PETER PIPER: honey i picked another peck of pickled peppers
WIFE: [motioning to pantry already full of peppers] peter literally what the fu
7: Mommy look!
Me: Ok
7: Look at me!
Me: I’m looking
7: Look!
Me: I AM!
7: Why aren’t you looking?!
Me: OMG I’m looking! I’m staring right at you!

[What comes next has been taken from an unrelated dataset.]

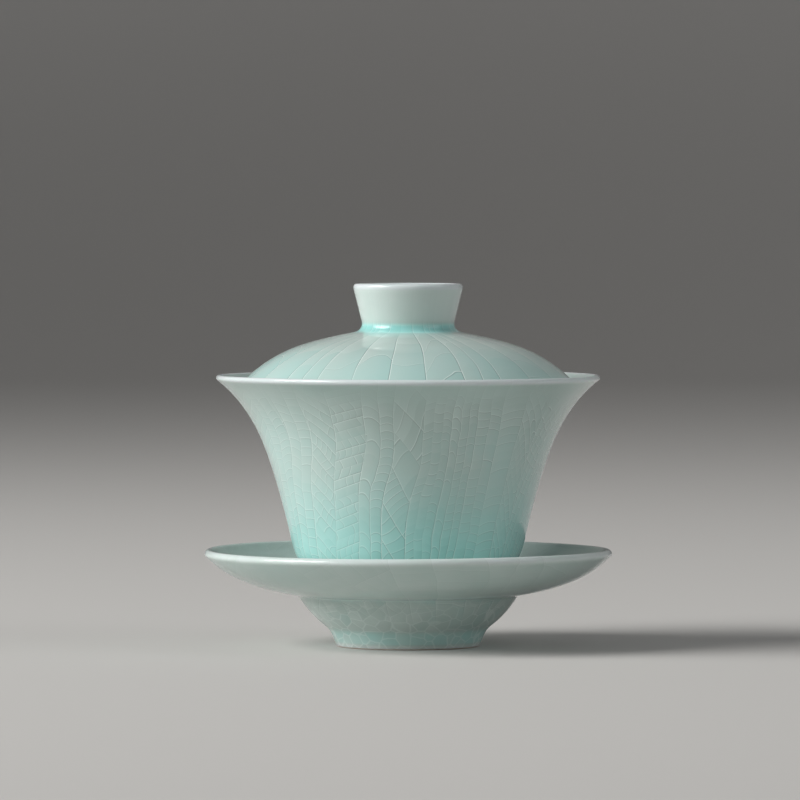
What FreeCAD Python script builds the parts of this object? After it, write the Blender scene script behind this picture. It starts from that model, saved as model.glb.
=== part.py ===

7: Wow. You’ve got a temper
Me:
7: And staring is rude
It was just that one time that autocorrect changed mourning to mounting, but never again would my wife ask me to write the eulogy for one of her elderly relatives.
-first day at NASA-
colleagues: 5, 4, 3, 2, 1
me: do you guys do this in every elevator
[answers phone in crowded elevator] give me some good news…HOW contagious?
[bed]
ME: [with one foot poking out of the covers] Monsters could get me
ME: [pulling foot under covers] I am now completely safe
Maybe the guy yelling random words into the sky at the bus-stop isn’t crazy..
…maybe he’s just trying to figure out 2020’s safe word
[Elephant at a party] Nice piano!
[me] thanks
[Elephant] What are the keys made of?
[Me] Uhh..
[Rhino appears behind me] Tell him Kyle
Me: Wanna high five with our hearts?
Teammate: For the last time. It’s called a chest bump.